**Records for the exercise:**
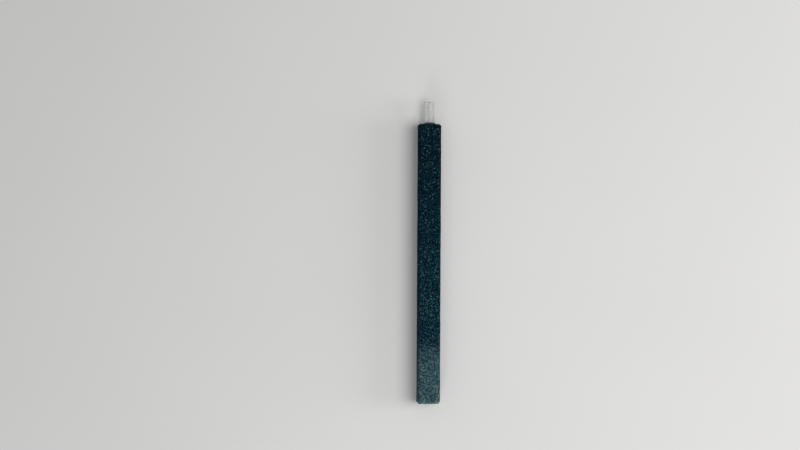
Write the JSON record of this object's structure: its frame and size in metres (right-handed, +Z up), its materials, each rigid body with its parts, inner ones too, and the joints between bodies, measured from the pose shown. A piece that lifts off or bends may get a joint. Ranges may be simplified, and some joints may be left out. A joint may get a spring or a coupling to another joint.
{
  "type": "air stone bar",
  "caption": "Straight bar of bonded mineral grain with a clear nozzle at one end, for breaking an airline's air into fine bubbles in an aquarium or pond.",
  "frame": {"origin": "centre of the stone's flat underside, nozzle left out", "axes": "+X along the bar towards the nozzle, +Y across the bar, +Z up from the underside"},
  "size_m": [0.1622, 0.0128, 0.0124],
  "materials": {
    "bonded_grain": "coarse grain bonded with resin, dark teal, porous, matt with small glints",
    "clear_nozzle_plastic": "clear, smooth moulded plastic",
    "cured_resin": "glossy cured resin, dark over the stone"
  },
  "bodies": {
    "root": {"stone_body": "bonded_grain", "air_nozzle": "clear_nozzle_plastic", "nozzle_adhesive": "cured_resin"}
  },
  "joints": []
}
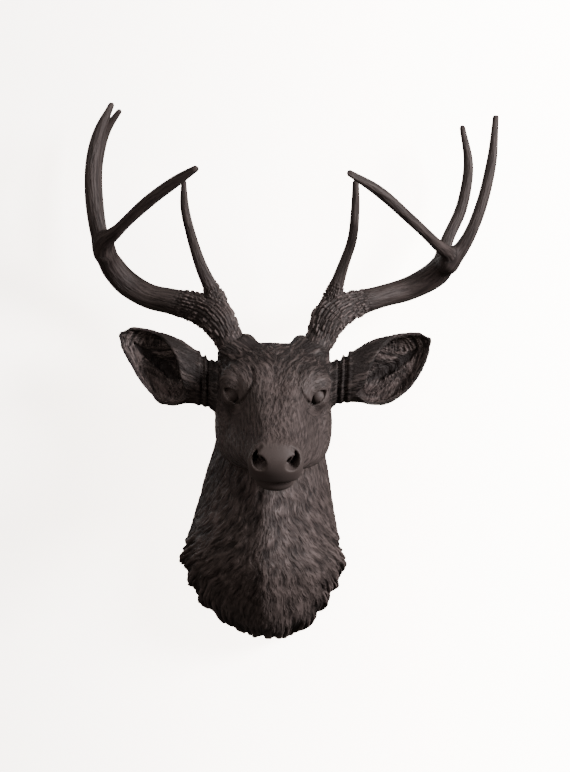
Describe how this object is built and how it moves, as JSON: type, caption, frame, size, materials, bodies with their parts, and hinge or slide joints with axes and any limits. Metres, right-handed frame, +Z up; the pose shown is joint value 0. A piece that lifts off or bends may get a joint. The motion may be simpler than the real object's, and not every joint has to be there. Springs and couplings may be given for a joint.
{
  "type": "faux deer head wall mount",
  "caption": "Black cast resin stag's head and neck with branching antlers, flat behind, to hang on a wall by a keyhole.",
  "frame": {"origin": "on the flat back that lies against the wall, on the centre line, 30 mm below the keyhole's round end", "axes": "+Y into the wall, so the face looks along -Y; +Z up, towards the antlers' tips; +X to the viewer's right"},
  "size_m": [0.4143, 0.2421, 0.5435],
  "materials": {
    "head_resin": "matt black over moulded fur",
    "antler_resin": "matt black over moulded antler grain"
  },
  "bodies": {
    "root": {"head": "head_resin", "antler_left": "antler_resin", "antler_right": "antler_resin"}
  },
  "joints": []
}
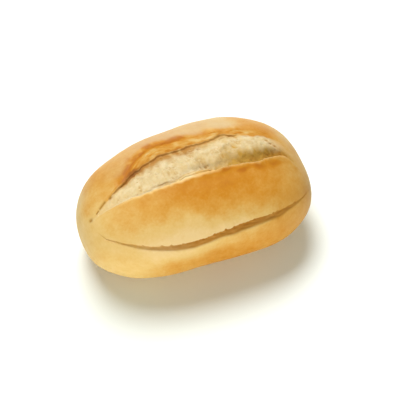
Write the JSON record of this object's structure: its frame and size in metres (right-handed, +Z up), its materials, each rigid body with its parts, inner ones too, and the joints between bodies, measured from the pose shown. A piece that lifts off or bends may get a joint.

**Exercise aim:**
From the preceding material, extract every line exactly.

**Answer to the exercise:**
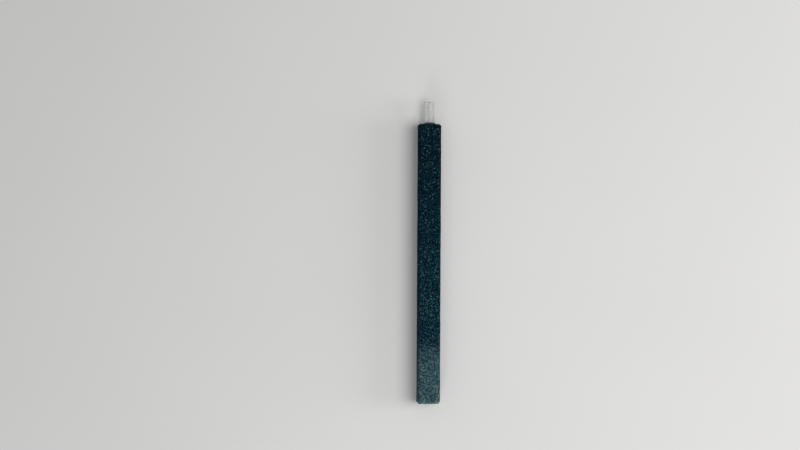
Write the JSON record of this object's structure: its frame and size in metres (right-handed, +Z up), its materials, each rigid body with its parts, inner ones too, and the joints between bodies, measured from the pose shown. A piece that lifts off or bends may get a joint. Ranges may be simplified, and some joints may be left out. A joint may get a spring or a coupling to another joint.
{
  "type": "air stone bar",
  "caption": "Straight bar of bonded mineral grain with a clear nozzle at one end, for breaking an airline's air into fine bubbles in an aquarium or pond.",
  "frame": {"origin": "centre of the stone's flat underside, nozzle left out", "axes": "+X along the bar towards the nozzle, +Y across the bar, +Z up from the underside"},
  "size_m": [0.1622, 0.0128, 0.0124],
  "materials": {
    "bonded_grain": "coarse grain bonded with resin, dark teal, porous, matt with small glints",
    "clear_nozzle_plastic": "clear, smooth moulded plastic",
    "cured_resin": "glossy cured resin, dark over the stone"
  },
  "bodies": {
    "root": {"stone_body": "bonded_grain", "air_nozzle": "clear_nozzle_plastic", "nozzle_adhesive": "cured_resin"}
  },
  "joints": []
}
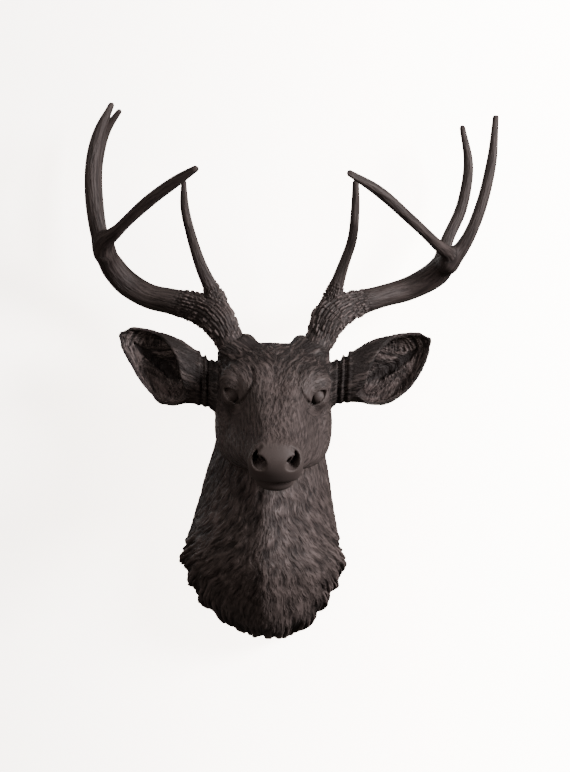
Describe how this object is built and how it moves, as JSON: type, caption, frame, size, materials, bodies with their parts, and hinge or slide joints with axes and any limits. Metres, right-handed frame, +Z up; the pose shown is joint value 0. A piece that lifts off or bends may get a joint. The motion may be simpler than the real object's, and not every joint has to be there. Springs and couplings may be given for a joint.
{
  "type": "faux deer head wall mount",
  "caption": "Black cast resin stag's head and neck with branching antlers, flat behind, to hang on a wall by a keyhole.",
  "frame": {"origin": "on the flat back that lies against the wall, on the centre line, 30 mm below the keyhole's round end", "axes": "+Y into the wall, so the face looks along -Y; +Z up, towards the antlers' tips; +X to the viewer's right"},
  "size_m": [0.4143, 0.2421, 0.5435],
  "materials": {
    "head_resin": "matt black over moulded fur",
    "antler_resin": "matt black over moulded antler grain"
  },
  "bodies": {
    "root": {"head": "head_resin", "antler_left": "antler_resin", "antler_right": "antler_resin"}
  },
  "joints": []
}
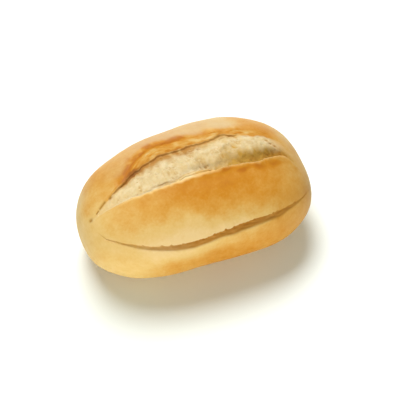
Write the JSON record of this object's structure: its frame and size in metres (right-handed, +Z up), its materials, each rigid body with its parts, inner ones too, and the joints between bodies, measured from the pose shown. A piece that lifts off or bends may get a joint.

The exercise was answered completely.